> [Information provided]
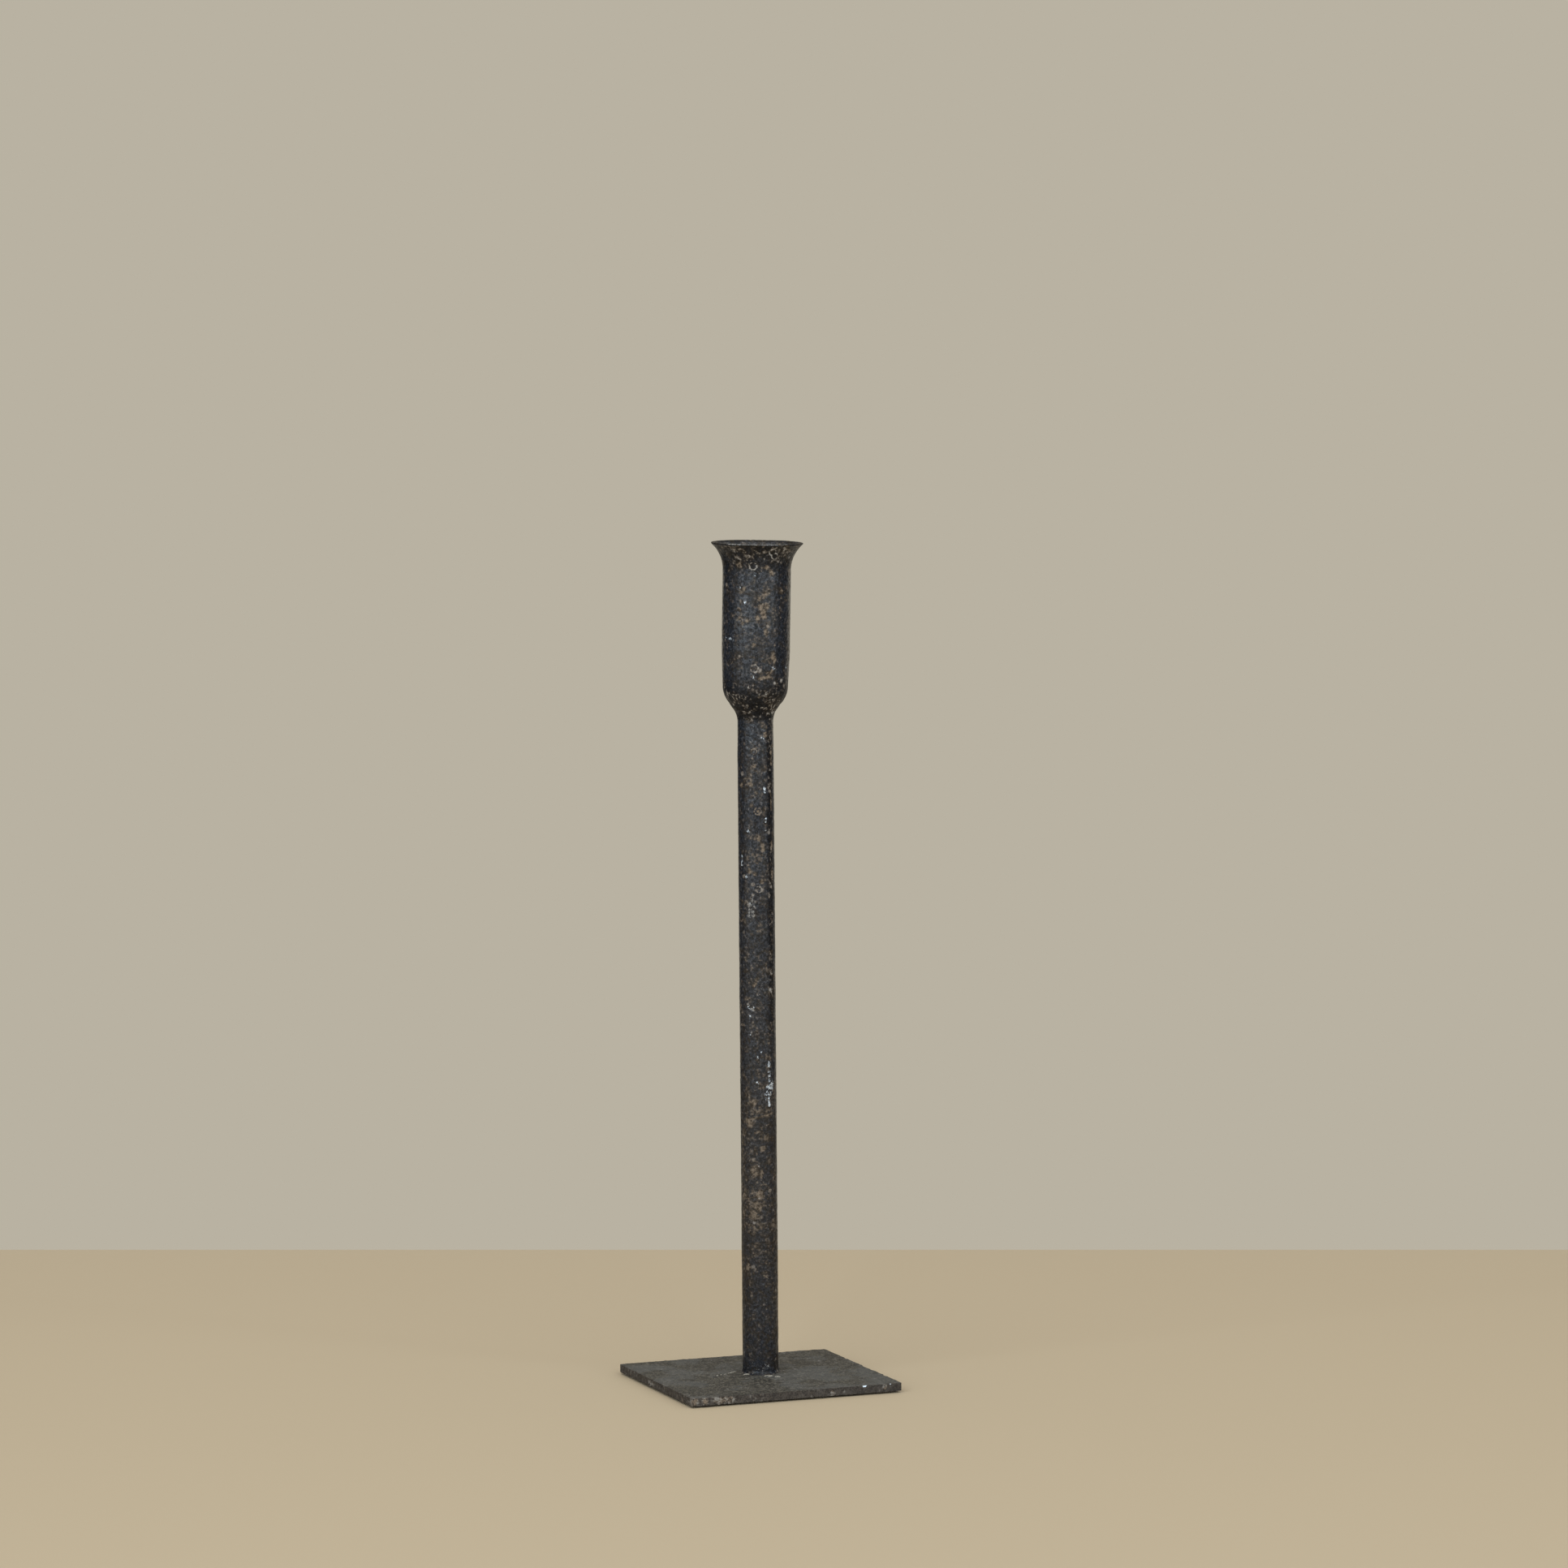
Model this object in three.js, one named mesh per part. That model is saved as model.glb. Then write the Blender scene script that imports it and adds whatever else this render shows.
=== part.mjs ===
// Taper candle holder of blackened iron, in millimetres, +Z up.
// A sheared base plate on four thin pads carries a round bar stem, and a pipe socket with a flared lip
// stands on the stem. The bar has a turned spigot at each end: the lower one drops into the plate, the
// upper one goes through the neck weld and the socket's floor. Two welds hold the parts together.
// The origin is the middle of the plate's outline, on the surface that the pads stand on.
import * as THREE from 'three';

// Base plate
const plateLength = 87;
const plateWidth = 78;
const plateThickness = 3;
const plateCornerRadius = 0.9;
const plateEdgeChamfer = 0.3;

// Pads under the plate's corners
const padDiameter = 10;
const padThickness = 0.8;
const padEdgeDistance = 9;

// Stem: a round bar, with a slimmer ground end below the neck weld
const stemDiameter = 14;
const stemLength = 250;
const stemOffsetX = 1.8;
const stemOffsetY = 3.4;
const neckDiameter = 13.7;
const neckTaperLength = 9;
const spigotDiameter = 8;
const spigotRecess = 0.3;

// The hand welded parts lean a little, towards and away from this heading in plan
const leanHeading = 158;
const stemLean = 0.45;
const socketLean = 0.7;

// Welds
const neckWeldHeight = 9;
const footWeldLeg = 1.7;
const footWeldHeight = 2.2;
const footWeldLand = 0.4;

// Socket: a pipe, swaged in at the bottom and flared at the top
const candleDiameter = 22;
const candleClearance = 0.15;
const socketWall = 2;
const socketHeight = 63;
const socketBaseDiameter = 18;
const socketFloor = 3;
const floorCornerRadius = 5;
const shoulderRadius = 10;
const shoulderTaper = 0.55;
const shoulderTaperHeight = 14;
const flareOverhang = 4.6;
const flareRadius = 13;
const flareInnerRadius = 15;
const lipLand = 1.2;
const lipRound = 0.35;

// Gap between pieces that sit on or in each other
const seatGap = 0.3;

// Faces round a turned piece and steps along an arc
const roundSegments = 48;
const padSegments = 24;
const arcSteps = 8;

const plateUnderside = padThickness;
const plateTop = plateUnderside + plateThickness;
const stemRadius = stemDiameter / 2;
const neckRadius = neckDiameter / 2;
const spigotRadius = spigotDiameter / 2;
const spigotHoleRadius = spigotRadius + seatGap;
const socketBaseRadius = socketBaseDiameter / 2;
const kinkAngle = THREE.MathUtils.degToRad(stemLean + socketLean);
const socketSeatGap = seatGap + socketBaseRadius * Math.sin(kinkAngle);
const neckWeldBottom = seatGap + stemLength + seatGap;
const socketBottom = neckWeldBottom + neckWeldHeight + socketSeatGap;

function ironMaterial(color, roughness) {
  return new THREE.MeshStandardMaterial({ color, roughness, metalness: 0.8 });
}

const barIron = ironMaterial(0x2f2e30, 0.45);
const plateIron = ironMaterial(0x3b3a37, 0.7);
const weldIron = ironMaterial(0x2a2725, 0.6);
const padRubber = new THREE.MeshStandardMaterial({ color: 0x1c1b1a, roughness: 0.9, metalness: 0 });

// Points of an arc in a profile: x is the radius from the axis and y the height
function arc(centreX, centreY, radius, startAngle, endAngle) {
  const points = [];
  for (let step = 0; step <= arcSteps; step += 1) {
    const angle = startAngle + ((endAngle - startAngle) * step) / arcSteps;
    const x = centreX + radius * Math.cos(angle);
    const y = centreY + radius * Math.sin(angle);
    points.push(new THREE.Vector2(x, y));
  }
  return points;
}

function point(x, y) {
  return new THREE.Vector2(x, y);
}

// A solid of revolution about +Z from a profile that runs anticlockwise, up the outside
function turned(profile) {
  return new THREE.LatheGeometry(profile, roundSegments).rotateX(Math.PI / 2);
}

function mesh(name, geometry, material) {
  const made = new THREE.Mesh(geometry, material);
  made.name = name;
  return made;
}

function basePlate() {
  const halfLength = plateLength / 2 - plateEdgeChamfer;
  const halfWidth = plateWidth / 2 - plateEdgeChamfer;
  const radius = plateCornerRadius;
  const outline = new THREE.Shape();
  outline.moveTo(radius - halfLength, -halfWidth);
  outline.absarc(halfLength - radius, radius - halfWidth, radius, -Math.PI / 2, 0);
  outline.absarc(halfLength - radius, halfWidth - radius, radius, 0, Math.PI / 2);
  outline.absarc(radius - halfLength, halfWidth - radius, radius, Math.PI / 2, Math.PI);
  outline.absarc(radius - halfLength, radius - halfWidth, radius, Math.PI, Math.PI * 1.5);
  const hole = new THREE.Path();
  hole.absarc(stemOffsetX, stemOffsetY, spigotHoleRadius + plateEdgeChamfer, 0, Math.PI * 2, true);
  outline.holes.push(hole);
  const geometry = new THREE.ExtrudeGeometry(outline, {
    depth: plateThickness - 2 * plateEdgeChamfer,
    bevelThickness: plateEdgeChamfer,
    bevelSize: plateEdgeChamfer,
    bevelSegments: 1,
    curveSegments: arcSteps,
  });
  const plate = mesh('base_plate', geometry, plateIron);
  plate.position.z = plateUnderside + plateEdgeChamfer;
  return plate;
}

function pads() {
  const x = plateLength / 2 - padEdgeDistance;
  const y = plateWidth / 2 - padEdgeDistance;
  const places = { front_left: [-x, -y], front_right: [x, -y], back_left: [-x, y], back_right: [x, y] };
  return Object.entries(places).map(([corner, [padX, padY]]) => {
    const radius = padDiameter / 2;
    const geometry = new THREE.CylinderGeometry(radius, radius, padThickness, padSegments);
    const pad = mesh(`pad_${corner}`, geometry.rotateX(Math.PI / 2), padRubber);
    pad.position.set(padX, padY, padThickness / 2);
    return pad;
  });
}

function stemBar() {
  const foot = seatGap;
  const shoulder = foot + stemLength;
  const lowerEnd = spigotRecess - plateThickness;
  const upperEnd = socketBottom + socketFloor - spigotRecess;
  const profile = [
    point(0, lowerEnd),
    point(spigotRadius, lowerEnd),
    point(spigotRadius, foot),
    point(stemRadius, foot),
    point(stemRadius, shoulder - neckTaperLength),
    point(neckRadius, shoulder),
    point(spigotRadius, shoulder),
    point(spigotRadius, upperEnd),
    point(0, upperEnd),
  ];
  return mesh('stem_bar', turned(profile), barIron);
}

// The weld metal between the bar's shoulder and the socket, ground to a hollow flank
function neckWeld() {
  const spread = socketBaseRadius - neckRadius;
  const flankRadius = (spread ** 2 + neckWeldHeight ** 2) / (2 * spread);
  const flankEnd = Math.PI - Math.asin(neckWeldHeight / flankRadius);
  const profile = [
    point(spigotHoleRadius, 0),
    ...arc(neckRadius + flankRadius, 0, flankRadius, Math.PI, flankEnd),
    point(spigotHoleRadius, neckWeldHeight),
    point(spigotHoleRadius, 0),
  ];
  const weld = mesh('neck_weld', turned(profile), weldIron);
  weld.position.z = neckWeldBottom;
  return weld;
}

// The small fillet weld round the foot of the bar
function footWeld() {
  const inner = stemRadius + seatGap;
  const outer = inner + footWeldLand + footWeldLeg;
  const flank = [];
  for (let step = 0; step <= arcSteps; step += 1) {
    const angle = (Math.PI / 2) * (step / arcSteps);
    const x = outer - footWeldLeg * Math.sin(angle);
    const y = footWeldHeight * (1 - Math.cos(angle));
    flank.push(point(x, y));
  }
  const profile = [point(inner, 0), ...flank, point(inner, footWeldHeight), point(inner, 0)];
  const weld = mesh('foot_weld', turned(profile), weldIron);
  weld.position.set(stemOffsetX, stemOffsetY, plateTop);
  return weld;
}

function socketCup() {
  const bore = candleDiameter / 2 + candleClearance;
  const outer = bore + socketWall;
  const shoulder = outer - shoulderTaper;
  const shoulderCentre = shoulder - shoulderRadius;
  const baseAngle = -Math.acos((socketBaseRadius - shoulderCentre) / shoulderRadius);
  const shoulderTop = -shoulderRadius * Math.sin(baseAngle);
  const lip = outer + flareOverhang;
  const flareAngle = Math.acos(1 - flareOverhang / flareRadius);
  const flareBottom = socketHeight - lipRound - flareRadius * Math.sin(flareAngle);
  const lipInner = lip - lipRound - lipLand;
  const innerAngle = Math.acos(1 - (lipInner - bore) / flareInnerRadius);
  const innerFlareBottom = socketHeight - flareInnerRadius * Math.sin(innerAngle);
  const profile = [
    point(spigotHoleRadius, 0),
    ...arc(shoulderCentre, shoulderTop, shoulderRadius, baseAngle, 0),
    point(outer, shoulderTop + shoulderTaperHeight),
    ...arc(outer + flareRadius, flareBottom, flareRadius, Math.PI, Math.PI - flareAngle),
    point(lip - lipRound, socketHeight),
    ...arc(bore + flareInnerRadius, innerFlareBottom, flareInnerRadius, Math.PI - innerAngle, Math.PI),
    ...arc(bore - floorCornerRadius, socketFloor + floorCornerRadius, floorCornerRadius, 0, -Math.PI / 2),
    point(spigotHoleRadius, socketFloor),
    point(spigotHoleRadius, 0),
  ];
  return mesh('socket_cup', turned(profile), barIron);
}

// Stem, neck weld and socket lean with the bar, and the socket leans back at the neck
function uprights() {
  const heading = THREE.MathUtils.degToRad(leanHeading);
  const leanAxis = new THREE.Vector3(-Math.sin(heading), Math.cos(heading), 0);
  const stem = new THREE.Group();
  stem.position.set(stemOffsetX, stemOffsetY, plateTop);
  stem.setRotationFromAxisAngle(leanAxis, THREE.MathUtils.degToRad(stemLean));
  stem.add(stemBar(), neckWeld());
  const socket = new THREE.Group();
  socket.position.z = socketBottom;
  socket.setRotationFromAxisAngle(leanAxis, -kinkAngle);
  socket.add(socketCup());
  stem.add(socket);
  return stem;
}

const candleHolder = new THREE.Group();
candleHolder.add(basePlate(), ...pads(), footWeld(), uprights());

export default candleHolder;
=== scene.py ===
# Taper candle holder of blackened iron: the finished pieces, built around the packed solids.
# Metres, +Z up, with the origin in the middle of the plate's outline on the surface it stands on.
import math
from collections import namedtuple

import bmesh
import bpy
import numpy as np
from mathutils import Matrix, Vector


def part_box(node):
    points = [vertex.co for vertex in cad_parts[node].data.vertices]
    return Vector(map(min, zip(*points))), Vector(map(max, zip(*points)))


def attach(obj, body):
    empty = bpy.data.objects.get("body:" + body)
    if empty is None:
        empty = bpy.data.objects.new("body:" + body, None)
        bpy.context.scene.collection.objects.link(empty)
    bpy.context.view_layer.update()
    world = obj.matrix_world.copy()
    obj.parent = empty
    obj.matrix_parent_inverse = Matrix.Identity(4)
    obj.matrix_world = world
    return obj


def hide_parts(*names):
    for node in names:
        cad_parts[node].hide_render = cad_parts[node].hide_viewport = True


bl_info = {
    "name": "Blackened iron taper candle holder",
    "version": (1, 0, 0),
    "blender": (4, 5, 0),
    "location": "3D View > Sidebar > Candle holder",
    "description": "Models a hand welded candle holder piece by piece, with its stage",
    "category": "Object",
}

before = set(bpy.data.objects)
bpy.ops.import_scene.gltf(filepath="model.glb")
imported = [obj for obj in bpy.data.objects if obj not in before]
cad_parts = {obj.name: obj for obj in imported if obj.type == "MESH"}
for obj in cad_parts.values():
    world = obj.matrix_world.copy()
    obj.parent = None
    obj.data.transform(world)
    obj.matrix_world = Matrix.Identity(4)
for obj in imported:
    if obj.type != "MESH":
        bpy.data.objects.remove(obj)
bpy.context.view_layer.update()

MM = 0.001
UP = Vector((0, 0, 1))

# A mark fades out this many half widths from its middle, and this deep under a turned piece's side
MARK_REACH = 1.5
MARK_DEPTH = 1.5 * MM

# Keeps the division finite where a mark doesn't run on
TINY = 1e-6

# How far apart forged iron's deepest pits and highest lumps are
RELIEF_SPAN = 0.3 * MM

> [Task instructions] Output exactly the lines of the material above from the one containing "at the neck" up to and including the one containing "for node in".

> [Full answer]
// Stem, neck weld and socket lean with the bar, and the socket leans back at the neck
function uprights() {
  const heading = THREE.MathUtils.degToRad(leanHeading);
  const leanAxis = new THREE.Vector3(-Math.sin(heading), Math.cos(heading), 0);
  const stem = new THREE.Group();
  stem.position.set(stemOffsetX, stemOffsetY, plateTop);
  stem.setRotationFromAxisAngle(leanAxis, THREE.MathUtils.degToRad(stemLean));
  stem.add(stemBar(), neckWeld());
  const socket = new THREE.Group();
  socket.position.z = socketBottom;
  socket.setRotationFromAxisAngle(leanAxis, -kinkAngle);
  socket.add(socketCup());
  stem.add(socket);
  return stem;
}

const candleHolder = new THREE.Group();
candleHolder.add(basePlate(), ...pads(), footWeld(), uprights());

export default candleHolder;
=== scene.py ===
# Taper candle holder of blackened iron: the finished pieces, built around the packed solids.
# Metres, +Z up, with the origin in the middle of the plate's outline on the surface it stands on.
import math
from collections import namedtuple

import bmesh
import bpy
import numpy as np
from mathutils import Matrix, Vector


def part_box(node):
    points = [vertex.co for vertex in cad_parts[node].data.vertices]
    return Vector(map(min, zip(*points))), Vector(map(max, zip(*points)))


def attach(obj, body):
    empty = bpy.data.objects.get("body:" + body)
    if empty is None:
        empty = bpy.data.objects.new("body:" + body, None)
        bpy.context.scene.collection.objects.link(empty)
    bpy.context.view_layer.update()
    world = obj.matrix_world.copy()
    obj.parent = empty
    obj.matrix_parent_inverse = Matrix.Identity(4)
    obj.matrix_world = world
    return obj


def hide_parts(*names):
    for node in names:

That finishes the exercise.